La source principale utilisée pour réaliser une reconstitution 3D de la décoration de l’église a été le grand tableau d’Andrea Sacchi commémorant la Visite d’Urbain VIII au Gesù (Museo di Roma). Il est établi que le peintre n’exécuta que les principaux personnages et qu’il travailla en collaboration avec Filippo Gagliardi, spécialiste des architectures, et Jan Miel, auteur des autres figures, des chevaux et des attelages au premier plan. La vaste toile représente l’intérieur de l’église, vu depuis le milieu de la façade. Cette dernière n’est pas figurée, elle est simplement rappelée à droite par un pilastre surmonté d’un fragment d’entablement qui porte quelques lettres de l’inscription de la frise. Urbain VIII et sa suite, qui viennent de descendre de voiture, sur le parvis, au bas des marches, ont déjà pénétré dans la nef où est assemblée l’aristocratie romaine. Le Pape, entouré de ses neveux, les cardinaux Francesco et Antonio, et de son frère le cardinal Antonio Senior est accueilli par le père de l’Ordre et un groupe de jésuites qui se prosternent devant lui.

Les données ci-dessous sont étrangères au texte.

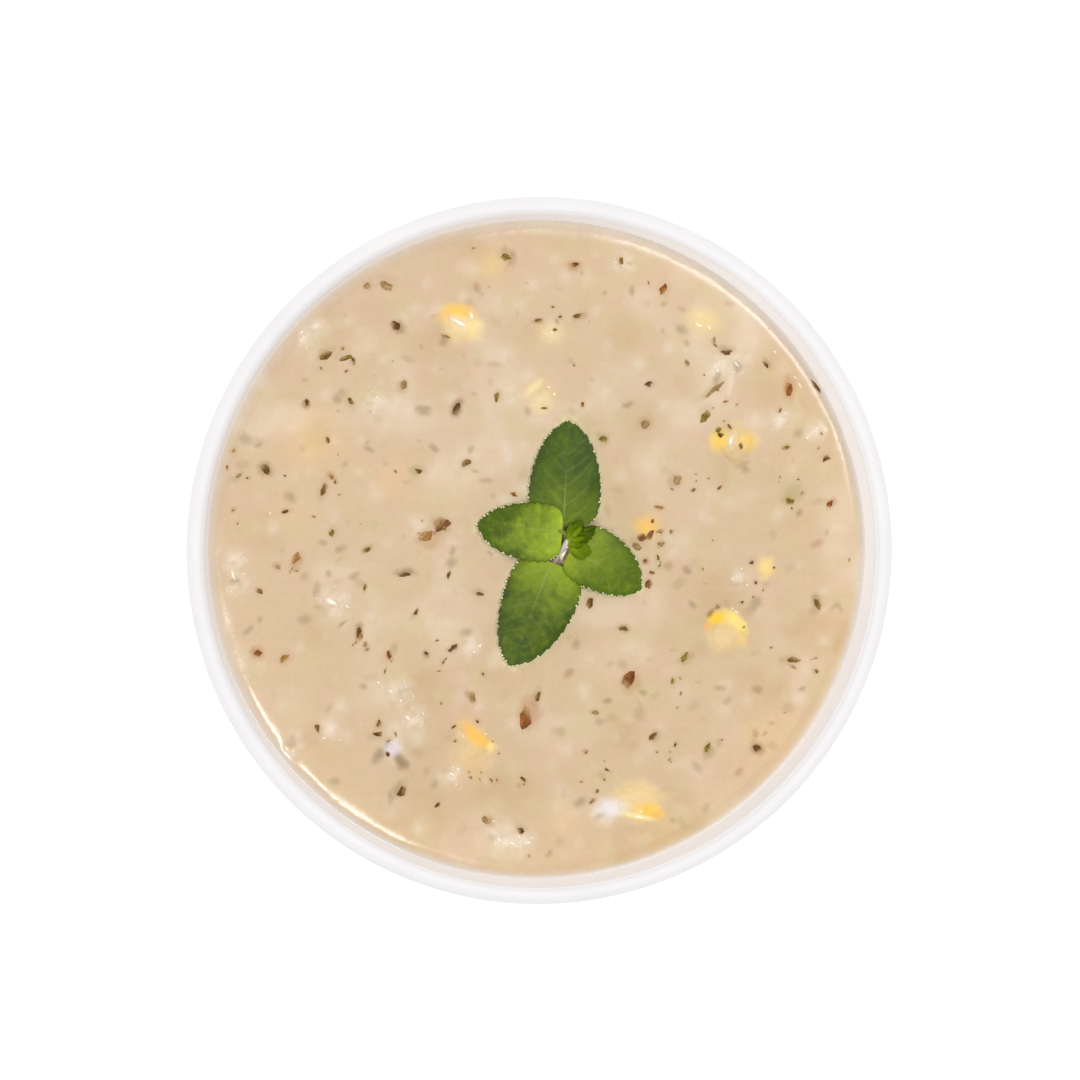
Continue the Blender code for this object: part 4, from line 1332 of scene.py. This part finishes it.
def build_mint(finish, bud_finish):
    pieces = []
    for name, leaf in LEAVES.items():
        parts = leaf_mesh_parts(leaf, LEAF_LOOKS[name], *LEAF_GRID)
        pieces.append(make_mesh(f"mint_leaf_{name}", *parts, "mint", finish))
    for name, leaf in {**BUD_LEAVES, **BUD_SCALES}.items():
        parts = leaf_mesh_parts(leaf, BUD_LOOKS[name], *BUD_GRID)
        pieces.append(make_mesh(f"mint_bud_{name}", *parts, "mint", bud_finish))
    stems = [
        # The stem runs from brown to a pale end that is a painted wet highlight
        tube_parts(STEM_PATH, 0.75 * STEM_RADIUS, STALK_BROWN, STEM_PALE_SHEEN),
        tube_parts(FAR_STALK, STALK_RADIUS, STALK_BROWN, STALK_GREEN),
        tube_parts(LEFT_STALK, STALK_RADIUS, STALK_BROWN, STALK_GREEN),
        tube_parts(RIGHT_STALK, STALK_RADIUS, STALK_GREEN, STALK_GREEN),
    ]
    pieces.append(make_mesh("mint_stem", *join_parts(stems), "mint", finish))
    for piece in pieces:
        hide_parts("mint_sprig")
    return pieces


# Flakes

def flake_fits(x, y, length, placed):
    """Keeps a flake clear of the wall, the mint, the kernels and other flakes."""
    reach = length / 2 + FLAKE_MARGIN
    if math.hypot(x, y) > wall_inside(SOUP_LEVEL) - FLAKE_WALL_GAP - reach:
        return False
    if under_leaf(x, y, reach):
        return False
    for kernel in KERNELS:
        kernel_reach = KERNEL_HALF[0] * kernel[4]
        if math.hypot(x - kernel[0], y - kernel[1]) < kernel_reach + reach:
            return False
    spacing = SMALL_FLAKE_SPACING
    return all(math.hypot(x - other[0], y - other[1]) > spacing for other in placed)


def flake_list():
    """The large flakes, then smaller ones spread evenly by a seeded draw."""
    flakes = list(LARGE_FLAKES)
    draw = random.Random(FLAKE_SEED)
    kinds = random.Random(FLAKE_SEED + 5)
    limit = wall_inside(SOUP_LEVEL)
    while len(flakes) < len(LARGE_FLAKES) + SMALL_FLAKES:
        x, y = draw.uniform(-limit, limit), draw.uniform(-limit, limit)
        length = draw.uniform(1.2, 2.1)
        width = length * draw.uniform(0.4, 0.75)
        turn = draw.uniform(0, 180)
        if flake_fits(x, y, length, flakes):
            kind = kinds.choice(("dark", "dark", "herb", "herb", "olive", "faded", "rust"))
            flakes.append((x, y, length, width, turn, kind))
    return flakes


def speck_list():
    """Specks of ground herb, in clusters and here and there, but not under the mint."""
    draw = random.Random(SPECK_SEED)
    limit = wall_inside(SOUP_LEVEL) - 1.2
    found = []

    def place(x, y, longest):
        length = draw.uniform(0.35, longest)
        width = length * draw.uniform(0.3, 0.7)
        kind = draw.choice(("dark", "herb", "olive", "faded", "faded", "tan"))
        turn = draw.uniform(0, 180)
        if not under_leaf(x, y, 0.6) and math.hypot(x, y) < limit:
            found.append((x, y, length, width, turn, kind))

    for x, y, spread, count in CLUSTERS:
        for _ in range(count):
            place(x + draw.gauss(0, 0.6) * spread, y + draw.gauss(0, 0.6) * spread, 1.3)
    for _ in range(SPECKS):
        away, around = limit * math.sqrt(draw.random()), draw.uniform(0, math.tau)
        place(away * math.cos(around), away * math.sin(around), 0.9)
    return found


def flake_parts(flake, draw, proud):
    """A torn crumpled crumb: a ragged outline, an uneven top and a sunk underside."""
    x, y, length, width, turn, kind = flake
    corners = draw.choice((7, 9, 11)) if length > 1.2 else draw.choice((5, 6, 7))
    turn = math.radians(turn)
    first, second = FLAKE_COLOURS[kind]
    outline = np.array([draw.uniform(0.58, 1.15) for _ in range(corners)])
    angles = (np.arange(corners) + np.array([draw.uniform(-0.2, 0.2) for _ in range(corners)]))
    angles = angles * math.tau / corners
    lean = draw.uniform(-0.12, 0.12), draw.uniform(-0.12, 0.12)
    sunk_side = draw.uniform(0, math.tau)
    points, colours = [], []
    for ring_share, lift in ((0, 1.0), (0.55, 0.9), (1.0, 0.35), (0.9, -1.2)):
        count = 1 if ring_share == 0 else corners
        for k in range(count):
            along = ring_share * outline[k] * math.cos(angles[k]) * length / 2
            across = ring_share * outline[k] * math.sin(angles[k]) * width / 2
            dx, dy = rotate(along, across, turn)
            crumple = draw.uniform(-0.35, 0.35) if ring_share in (0, 0.55) else 0
            z = proud * (lift + crumple) + lean[0] * along + lean[1] * across
            points.append((x + dx, y + dy, z))
            tone = mix(linear(first), linear(second), draw.random() ** 2)
            wet = 0.9 * max(0, ring_share * math.cos(angles[k] - sunk_side) - 0.1)
            colours.append(mix(tone, linear(SOUP_DEEP), wet))
    ground = top_height(np.array([x]), np.array([y]))[0]
    points = np.array(points)
    points[:, 2] += SOUP_LEVEL + ground
    rows = ring_rows(corners, 3)
    faces = fan(0, rows[0]) + band(rows[0], rows[1]) + band(rows[1], rows[2])
    faces.append(tuple(rows[2][::-1]))
    return points, faces, colours


def build_flakes(finish):
    draw = random.Random(FLAKE_SEED + 9)
    herbs = [flake_parts(flake, draw, FLAKE_PROUD) for flake in [*flake_list(), *MORE_FLAKES]]
    specks = [flake_parts(flake, draw, SPECK_PROUD) for flake in speck_list()]
    pieces = [
        make_mesh("herb_flakes", *join_parts(herbs), "chowder", finish),
        make_mesh("herb_specks", *join_parts(specks), "chowder", finish),
    ]
    for piece in pieces:
        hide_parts("soup")
        piece.data.shade_flat()
    return pieces


# Beads of soup that cling to the teeth of the leaves, coloured near white as a painted highlight of
# their glints

def sphere_parts(centre, radius, colour):
    points, faces = ball(12, 8)
    return points * radius + centre, faces, np.tile(colour, (len(points), 1))


def build_beads(finish):
    draw = random.Random(BEAD_SEED)
    parts = []
    for name, leaf in LEAVES.items():
        flat, arch, t, *_ = leaf_arrays(leaf, *LEAF_GRID)
        for column in (0, -1):
            row = 18
            while row < len(t) - 1:
                x, y = flat[row, column]
                others = [other for other in LEAVES if other != name]
                if not under_leaf(x, y, 0, others):
                    size = draw.uniform(0.06, 0.17)
                    z = SOUP_LEVEL + arch[row, column] + LEAF_THICKNESS / 2
                    # Each bead is painted near white, a painted highlight
                    parts.append(sphere_parts((x, y, z), size, linear(BEAD_HIGHLIGHT)))
                row += draw.choice((3, 4, 6, 9, 14))
    return make_mesh("highlight_beads", *join_parts(parts), "chowder", finish)


# Stage, light and camera

FLOOR = (0.93, 0.93, 0.93)
FLOOR_GLOW = 0.45
FLOOR_SIDE = 6
WORLD_COLOUR = (1, 0.995, 0.99, 1)
WORLD_STRENGTH = 0.497
# Softboxes: azimuth and elevation in degrees, distance and size in metres, power in watts
SOFTBOXES = {
    "softbox_right": (30, 68.6, 0.8, (0.18, 0.1), 1.5),
    "softbox_left": (242, 73, 0.8, (0.3, 0.13), 1.42),
    "softbox_far": (140, 50, 1.0, (1.0, 1.0), 1.62),
}

PHOTO_SIDE = 1080
PHOTO_RIM_CENTRE = (542.1, 551.7)
PHOTO_RIM_RADIUS = 354.9
CAMERA_DISTANCE = 800
CAMERA_TILT = math.radians(5.4)
CAMERA_TOWARDS = (-0.915, 0.403)
SENSOR = 36


def build_stage():
    bpy.ops.mesh.primitive_plane_add(size=FLOOR_SIDE, location=(0, 0, 0))
    floor = bpy.context.object
    floor.name = "floor"
    floor.data.materials.append(floor_material())


def strip_light(name, azimuth, elevation, distance, size, power):
    """A long softbox that faces the bowl, its long side level."""
    azimuth, elevation = math.radians(azimuth), math.radians(elevation)
    level = math.cos(elevation)
    away = Vector((math.cos(azimuth) * level, math.sin(azimuth) * level, math.sin(elevation)))
    data = bpy.data.lights.new(name, "AREA")
    data.shape = "RECTANGLE"
    data.size, data.size_y = size
    data.energy = power
    light = bpy.data.objects.new(name, data)
    light.location = Vector((0, 0, SOUP_LEVEL * MM)) + away * distance
    light.rotation_euler = away.to_track_quat("Z", "Y").to_euler()
    bpy.context.scene.collection.objects.link(light)


def build_light():
    world = bpy.data.worlds.new("studio")
    world.use_nodes = True
    background = world.node_tree.nodes["Background"]
    background.inputs["Color"].default_value = WORLD_COLOUR
    background.inputs["Strength"].default_value = WORLD_STRENGTH
    bpy.context.scene.world = world
    for name, place in SOFTBOXES.items():
        strip_light(name, *place)
    bpy.context.scene.view_settings.view_transform = "Standard"


def build_camera():
    data = bpy.data.cameras.new("camera")
    data.sensor_width = SENSOR
    pixels_per_mm = PHOTO_RIM_RADIUS / RIM_RADIUS
    data.lens = pixels_per_mm * CAMERA_DISTANCE / PHOTO_SIDE * SENSOR
    data.clip_start, data.clip_end = 0.05, 20
    camera = bpy.data.objects.new("camera", data)
    aside = Vector(CAMERA_TOWARDS) * math.sin(CAMERA_TILT)
    away = Vector((aside.x, aside.y, math.cos(CAMERA_TILT)))
    half = PHOTO_SIDE / 2
    aim = Vector((
        (half - PHOTO_RIM_CENTRE[0]) / pixels_per_mm,
        (PHOTO_RIM_CENTRE[1] - half) / pixels_per_mm,
        BOWL_HEIGHT,
    )) * MM
    camera.location = aim + away * CAMERA_DISTANCE * MM
    right = Vector((0, 1, 0)).cross(away).normalized()
    facing = Matrix((right, away.cross(right), away)).transposed()
    camera.rotation_euler = facing.to_euler()
    bpy.context.scene.collection.objects.link(camera)
    bpy.context.scene.camera = camera


def main():
    pieces = [build_bowl(card_material()), build_soup(soup_material())]
    corn = corn_material()
    pieces += [build_kernel(number, kernel, corn) for number, kernel in enumerate(KERNELS, 1)]
    pieces += build_mint(mint_material("mint_leaf", 0.16), mint_material("mint_bud", 0.03))
    pieces += build_flakes(flake_material())
    pieces.append(build_beads(bead_material("wet_bead", 0.08, 0.001)))
    pieces.append(build_glints(bead_material("wet_cream", 0.24, 0.006)))
    for piece in pieces:
        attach(piece, "root")
    build_stage()
    build_light()
    build_camera()


main()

Le tableau coïncide pratiquement en tout point avec la description de la décoration intérieure de Gerardi. Mais alors que le récit s’attache à traduire la solennité des cérémonies, rendant compte par le fait même de la splendeur du décor, la peinture donne une image fidèle jusque dans les moindres détails de ce qui était effectivement visible dans l’église. C’est sur la base de cette constatation que l’identification des tapisseries exposées dans l’église a été possible.

4. Accrochage des tapisseries : principe de symétrie de part et d’autre de la nef, dans le transept

Un des apports de cette étude porte sur l’usage de la tapisserie pour un décor fastueux et éphémère. Plusieurs constats ont pu être établis comme le fait que les tapisseries ont été adaptées aux dimensions de chaque travée, certaines pièces ayant été cousues ensemble pour l’occasion. Un autre constat porte sur la disposition des tapisseries qui est soumise à un principe général de symétrie. Un premier regard à l’intérieur de l’église laisse voir une présentation fondée sur une symétrie axiale, les tapisseries se répondant de chaque côté de la nef et du chœur. Un examen un peu plus attentif permet de remarquer dans la nef un accrochage non pas en une suite narrative continue de tapisseries, mais en une exposition organisée par travée, chaque tapisserie étant séparée de sa voisine par du damas rouge, visant à isoler chaque pièce, comme s’il s’agissait d’un grand tableau autonome. Ce type de présentation qui s’oppose au principe narratif propre à la tapisserie est accentué par l’alternance des tapisseries appartenant à différentes séries. Enfin, une autre conclusion que l’on peut formuler concerne les sujets des tapisseries prêtées par Antonio Barberini dont pas une n'avait un sujet religieux. Ceux-ci étaient davantage en rapport avec la figure de la déesse Artémise/Diane à laquelle le cardinal vouait un intérêt particulier.

Sources :

A. Gerardi, Relazione della solenne festa fatta dall’Eminentissimo e Reverendissimo Signore Cardinale Antonio Barberino ... Nella Chiesa della Casa Professa della Compagnia di Giesu, Rome, Bianci, 1639.

G. Gigli, Diario di Roma. 1608-1670 (publié sous la dir. de M. Barberito), Rome, Colombo, 1994, I, 1994, p. 320-321.

Bibliographie :

G. Incisa della Rocchetta, « Notizie inedite su Andrea Sacchi », L’Arte, 27, 1924, 66-68, 75.

A. Cavallo, « Notes on the Barberini Tapesty Manufactory at Rome », Bulletin of the Museum of Fine Arts, Boston, 55-299 (1957), 21.

A. Sutherland Harris, Andrea Sacchi. Complete edition of the paintings with a critical catalogue, Oxford, Phaidon, 1977, 90-91, n° 63, pl. 130, 133.

M. Fagiolo dell’Arco et S. Carandini, L’Effimero Barocco. Strutture della festa nella Roma del ’600, Rome, Bulzoni, 1977-1978 (Biblioteca di Storia dell’Arte 10), I, 111.

F. Haskell, Mécènes et peintres. L’art et la société au temps du baroque italien, Paris, 1980 (1991), 117.

A. D’Avossa, Andrea Sacchi, Rome, Edizioni Kappa, 1985, 66-67

R. Diez, Il Trionfo della parola. Studio sulle relazioni di feste nella Roma barocca. 1623-1667, Rome, Bulzoni, 1986, 25-26.

F. Hammond, Music and Spectacle in Baroque Rome : Barberini patronage under Urbain VIII, New Haven et Londres, Yale University Press, 1994, 156-161.

Pascal-François Bertrand, « Une exposition de tapisseries à Rome pour le centenaire des Jésuites », Antologia di Belle Arti, N.S., 59-62 (2000), 154-166.

Pascal-François Bertrand, Les tapisseries des Barberini et la décoration d’intérieur dans la Rome baroque, Turnhout, Brepols, 2005, 79-83.